The succession of the monarchy is controlled by Parliament (for the last 300 years or so), and I think it would take an Act by them to do this.
A famous case in Australian constitutional law, but clearly more interesting than I’d assumed. I shall have to bump it up my reading list. Thanks!
However, you’re (I think) talking about ordinary legislation; in other words, not something that would trigger the Constitution’s notorious s. 128. That’s what I had in mind when I said that a “constitutional amendment” wouldn’t be necessary.
As I understand it, the provisions of ss. 1-8 of the Constitution of the Commonwealth of Australia Act are protected from any alteration by s. 8 of the Statute of Westminster, but that protection is in turn protected only by a requirement that s. 15 of the Australia Acts be complied with. In other words, provided that each of the states passes ordinary legislation requesting a change, the federal Parliament can itself then pass ordinary legislation. This is the worst-case scenario as I see it.
Incidentally, the Statute of Westminster doesn’t require consultation as a matter of law; it merely states the convention that there be consultation in its preamble.
Of course without duties in the UK to busy himself King Andrew IV of Australia might just decide to move to Canberra fulltime. :smack: I don’t think many Aussies would like that.
It would cause a nightmare for the staff at Buckingham Palace!
As mentioned in post #51 above, a split succession did in fact happen after the abdication of Edward VIII. The UK legislation confirming the abdication was assented to by the King (i.e. Edward VIII himself) on 11th December. The relevant Irish legislation was assented to by the Governor-General on the 12th and was not back-dated. So Edward VIII reigned for one day longer in the Irish Free State than in the UK. In South Africa, they didn’t pass any legislation until the following month, but then back-dated the effective date of the abdication to the 10th!
I think I’m right in saying that the only specific power remaining to the Sovereign (other than in the UK) is the appointment or dismissal of a Governor-General.
The succession within the UK is governed by a combination of the Bill of Rights, the Act of Settlement, and the various Acts of Union.
Why Andrew IV? There’s been no King Andrew in England, Scotland, the U.K. or Australia. He would be just King Andrew. His sister, however, would be Queen Anne II.
And the prospect of having a resident monarch, perhaps demanding a palace in Canberra to live in, would doubtless speed up the process towards an Australian republic.
HM can assent to Australian legislation, if it’s reserved by the GG for her assent or if she is present in Australia.

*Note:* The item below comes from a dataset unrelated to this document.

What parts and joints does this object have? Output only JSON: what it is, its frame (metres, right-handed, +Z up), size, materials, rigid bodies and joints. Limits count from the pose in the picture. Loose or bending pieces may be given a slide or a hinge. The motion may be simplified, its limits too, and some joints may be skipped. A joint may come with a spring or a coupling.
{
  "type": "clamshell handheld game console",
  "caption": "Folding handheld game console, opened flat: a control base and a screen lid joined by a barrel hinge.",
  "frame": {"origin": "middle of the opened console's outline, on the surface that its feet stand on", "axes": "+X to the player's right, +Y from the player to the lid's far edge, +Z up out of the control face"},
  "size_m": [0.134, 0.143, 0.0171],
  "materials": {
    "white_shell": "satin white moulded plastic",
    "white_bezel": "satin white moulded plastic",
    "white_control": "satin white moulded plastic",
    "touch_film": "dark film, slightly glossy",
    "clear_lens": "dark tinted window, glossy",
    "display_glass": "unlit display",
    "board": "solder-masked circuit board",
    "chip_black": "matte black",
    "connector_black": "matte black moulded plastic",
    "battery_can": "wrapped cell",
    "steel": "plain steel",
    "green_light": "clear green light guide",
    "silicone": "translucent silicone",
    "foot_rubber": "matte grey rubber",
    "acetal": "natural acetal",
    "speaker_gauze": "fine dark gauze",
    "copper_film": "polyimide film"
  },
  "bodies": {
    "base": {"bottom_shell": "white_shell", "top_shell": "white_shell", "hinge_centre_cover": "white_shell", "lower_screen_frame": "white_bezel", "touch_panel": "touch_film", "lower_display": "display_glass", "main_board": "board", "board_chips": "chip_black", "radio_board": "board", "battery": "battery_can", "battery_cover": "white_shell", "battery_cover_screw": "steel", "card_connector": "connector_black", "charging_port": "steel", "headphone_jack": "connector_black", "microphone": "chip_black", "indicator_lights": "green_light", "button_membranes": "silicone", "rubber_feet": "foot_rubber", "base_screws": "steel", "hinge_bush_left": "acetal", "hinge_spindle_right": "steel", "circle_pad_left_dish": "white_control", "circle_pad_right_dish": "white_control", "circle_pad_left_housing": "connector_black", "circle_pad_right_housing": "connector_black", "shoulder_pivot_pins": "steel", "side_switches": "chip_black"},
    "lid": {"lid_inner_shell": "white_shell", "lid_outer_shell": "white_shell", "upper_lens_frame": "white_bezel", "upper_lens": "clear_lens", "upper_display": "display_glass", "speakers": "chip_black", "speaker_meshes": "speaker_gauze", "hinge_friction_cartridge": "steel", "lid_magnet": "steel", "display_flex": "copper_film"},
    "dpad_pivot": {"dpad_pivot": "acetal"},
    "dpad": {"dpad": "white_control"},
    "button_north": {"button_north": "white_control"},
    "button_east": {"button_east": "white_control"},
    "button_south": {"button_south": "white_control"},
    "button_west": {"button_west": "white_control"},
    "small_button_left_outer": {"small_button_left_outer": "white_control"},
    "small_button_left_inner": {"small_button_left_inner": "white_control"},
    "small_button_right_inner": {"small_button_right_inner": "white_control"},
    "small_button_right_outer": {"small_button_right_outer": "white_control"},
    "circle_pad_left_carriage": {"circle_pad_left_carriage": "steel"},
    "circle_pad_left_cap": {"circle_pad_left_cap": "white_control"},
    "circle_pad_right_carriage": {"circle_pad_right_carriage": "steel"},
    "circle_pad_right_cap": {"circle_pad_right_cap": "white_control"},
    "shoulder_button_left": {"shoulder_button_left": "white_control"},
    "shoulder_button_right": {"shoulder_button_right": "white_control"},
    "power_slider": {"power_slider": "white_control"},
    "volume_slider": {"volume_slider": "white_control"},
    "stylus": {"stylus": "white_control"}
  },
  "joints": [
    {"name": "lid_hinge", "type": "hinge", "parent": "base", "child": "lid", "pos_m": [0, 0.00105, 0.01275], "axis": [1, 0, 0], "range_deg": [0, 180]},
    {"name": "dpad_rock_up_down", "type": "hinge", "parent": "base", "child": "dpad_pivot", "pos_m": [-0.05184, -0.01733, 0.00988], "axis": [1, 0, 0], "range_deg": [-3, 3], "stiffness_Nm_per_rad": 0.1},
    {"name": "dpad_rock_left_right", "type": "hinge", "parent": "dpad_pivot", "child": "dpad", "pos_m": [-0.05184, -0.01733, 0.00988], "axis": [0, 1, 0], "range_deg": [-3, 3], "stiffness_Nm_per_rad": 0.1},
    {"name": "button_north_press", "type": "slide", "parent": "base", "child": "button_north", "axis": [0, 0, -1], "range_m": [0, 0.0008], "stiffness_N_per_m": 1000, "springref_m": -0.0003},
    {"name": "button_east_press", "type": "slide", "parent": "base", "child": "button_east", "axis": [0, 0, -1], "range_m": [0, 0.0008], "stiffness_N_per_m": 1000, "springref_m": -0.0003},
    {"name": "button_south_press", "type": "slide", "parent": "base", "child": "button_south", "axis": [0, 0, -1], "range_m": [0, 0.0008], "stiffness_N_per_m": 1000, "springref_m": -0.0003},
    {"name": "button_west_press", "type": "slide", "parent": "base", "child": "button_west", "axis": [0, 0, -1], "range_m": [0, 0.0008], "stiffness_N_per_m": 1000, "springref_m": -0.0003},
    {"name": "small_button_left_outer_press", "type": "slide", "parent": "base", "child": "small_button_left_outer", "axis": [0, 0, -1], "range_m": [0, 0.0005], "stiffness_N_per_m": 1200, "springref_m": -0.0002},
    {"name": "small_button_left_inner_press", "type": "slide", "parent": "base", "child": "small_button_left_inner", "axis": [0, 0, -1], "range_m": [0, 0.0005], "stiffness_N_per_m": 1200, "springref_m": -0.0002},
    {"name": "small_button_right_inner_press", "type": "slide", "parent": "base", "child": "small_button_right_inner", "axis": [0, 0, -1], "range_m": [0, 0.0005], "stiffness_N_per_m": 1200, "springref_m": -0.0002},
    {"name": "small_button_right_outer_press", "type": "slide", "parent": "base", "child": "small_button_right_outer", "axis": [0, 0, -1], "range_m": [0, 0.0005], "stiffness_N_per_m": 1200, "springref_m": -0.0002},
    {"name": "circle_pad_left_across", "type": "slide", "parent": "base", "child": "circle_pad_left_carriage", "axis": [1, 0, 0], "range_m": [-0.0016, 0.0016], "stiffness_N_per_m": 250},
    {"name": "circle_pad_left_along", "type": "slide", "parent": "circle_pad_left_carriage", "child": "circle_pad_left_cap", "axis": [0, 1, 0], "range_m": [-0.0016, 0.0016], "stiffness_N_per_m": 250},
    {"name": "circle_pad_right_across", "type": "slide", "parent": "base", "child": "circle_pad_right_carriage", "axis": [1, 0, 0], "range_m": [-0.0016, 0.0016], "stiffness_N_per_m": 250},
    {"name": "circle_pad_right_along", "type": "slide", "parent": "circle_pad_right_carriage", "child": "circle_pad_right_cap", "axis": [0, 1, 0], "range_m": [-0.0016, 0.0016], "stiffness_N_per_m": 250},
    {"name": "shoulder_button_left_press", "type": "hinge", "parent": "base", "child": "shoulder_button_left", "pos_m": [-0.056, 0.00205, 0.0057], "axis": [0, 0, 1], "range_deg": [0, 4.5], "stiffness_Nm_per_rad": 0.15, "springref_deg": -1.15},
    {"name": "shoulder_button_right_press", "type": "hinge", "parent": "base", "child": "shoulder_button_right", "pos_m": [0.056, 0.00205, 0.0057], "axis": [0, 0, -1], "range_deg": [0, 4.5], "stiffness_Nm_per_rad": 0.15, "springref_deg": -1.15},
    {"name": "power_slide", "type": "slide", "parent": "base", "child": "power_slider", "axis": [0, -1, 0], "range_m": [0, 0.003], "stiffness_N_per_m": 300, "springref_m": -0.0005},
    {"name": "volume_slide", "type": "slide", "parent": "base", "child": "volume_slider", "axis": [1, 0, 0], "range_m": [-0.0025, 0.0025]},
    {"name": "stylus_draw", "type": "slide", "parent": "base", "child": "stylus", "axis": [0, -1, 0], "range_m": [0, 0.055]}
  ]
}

She has also opened the Parliament in Canberra (though I’m not sure if she can convene or prorogue it).
Yes, much of the press coverage has overegged the idea that there’s some ticking countdown that requires immediate action. Logically, it cannot become an issue until they produce a son younger than a daughter, so, barring the birth of fraternal twins, the timeframe is actually at least eighteen months. And, as the Swedes have shown, it can be done retrospectively. (Although it would be rather unfair to do so once the demoted prince was old enough to understand what was happening. In the Swedish case, Prince Carl Philip was then still only a baby.)

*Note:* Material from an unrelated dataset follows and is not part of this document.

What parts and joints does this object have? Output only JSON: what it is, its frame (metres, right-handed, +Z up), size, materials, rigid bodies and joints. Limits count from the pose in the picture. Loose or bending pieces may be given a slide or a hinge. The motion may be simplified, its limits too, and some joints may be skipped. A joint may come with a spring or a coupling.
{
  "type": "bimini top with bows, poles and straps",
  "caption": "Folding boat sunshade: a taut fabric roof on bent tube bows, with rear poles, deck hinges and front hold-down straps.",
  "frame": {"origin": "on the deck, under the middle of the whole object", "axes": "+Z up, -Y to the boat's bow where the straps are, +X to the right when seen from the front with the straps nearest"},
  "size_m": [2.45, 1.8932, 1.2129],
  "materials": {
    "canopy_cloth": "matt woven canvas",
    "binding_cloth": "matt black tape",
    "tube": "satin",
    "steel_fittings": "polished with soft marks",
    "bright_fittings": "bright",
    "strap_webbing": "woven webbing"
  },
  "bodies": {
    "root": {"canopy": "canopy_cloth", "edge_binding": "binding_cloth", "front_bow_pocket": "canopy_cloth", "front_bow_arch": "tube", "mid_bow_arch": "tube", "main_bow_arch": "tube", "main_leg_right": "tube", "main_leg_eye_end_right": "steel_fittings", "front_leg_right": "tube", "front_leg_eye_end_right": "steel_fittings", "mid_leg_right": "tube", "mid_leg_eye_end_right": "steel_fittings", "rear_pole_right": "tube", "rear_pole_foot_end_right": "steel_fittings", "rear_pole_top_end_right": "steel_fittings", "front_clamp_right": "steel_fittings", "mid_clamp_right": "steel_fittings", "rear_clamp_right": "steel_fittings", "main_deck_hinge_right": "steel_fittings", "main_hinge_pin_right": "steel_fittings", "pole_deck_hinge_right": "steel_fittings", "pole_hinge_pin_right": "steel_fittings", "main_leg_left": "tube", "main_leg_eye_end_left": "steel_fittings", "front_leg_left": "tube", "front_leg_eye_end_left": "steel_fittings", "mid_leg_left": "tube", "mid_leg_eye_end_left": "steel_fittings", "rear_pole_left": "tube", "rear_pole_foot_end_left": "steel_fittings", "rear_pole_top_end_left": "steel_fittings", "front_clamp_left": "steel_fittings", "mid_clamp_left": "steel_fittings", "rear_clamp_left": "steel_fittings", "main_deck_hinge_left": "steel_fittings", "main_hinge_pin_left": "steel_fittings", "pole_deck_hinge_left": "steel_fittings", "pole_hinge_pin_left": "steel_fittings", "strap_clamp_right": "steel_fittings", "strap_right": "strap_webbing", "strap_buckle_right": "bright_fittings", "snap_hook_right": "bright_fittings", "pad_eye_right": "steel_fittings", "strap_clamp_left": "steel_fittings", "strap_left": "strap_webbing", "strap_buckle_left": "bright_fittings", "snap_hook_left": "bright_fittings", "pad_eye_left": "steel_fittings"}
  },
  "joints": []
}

But there may also be some baser political calculations behind the current moves. Although the change itself will be utterly uncontroversial, the Government won’t want it becoming a pretext for discussions on other, more contentious issues. Passing it in the afterglow of the wedding reduces that danger. Also, if one was being really cynical, one might suspect that Cameron wants to give Clegg something to do after the AV referendum. Especially if AV is rejected.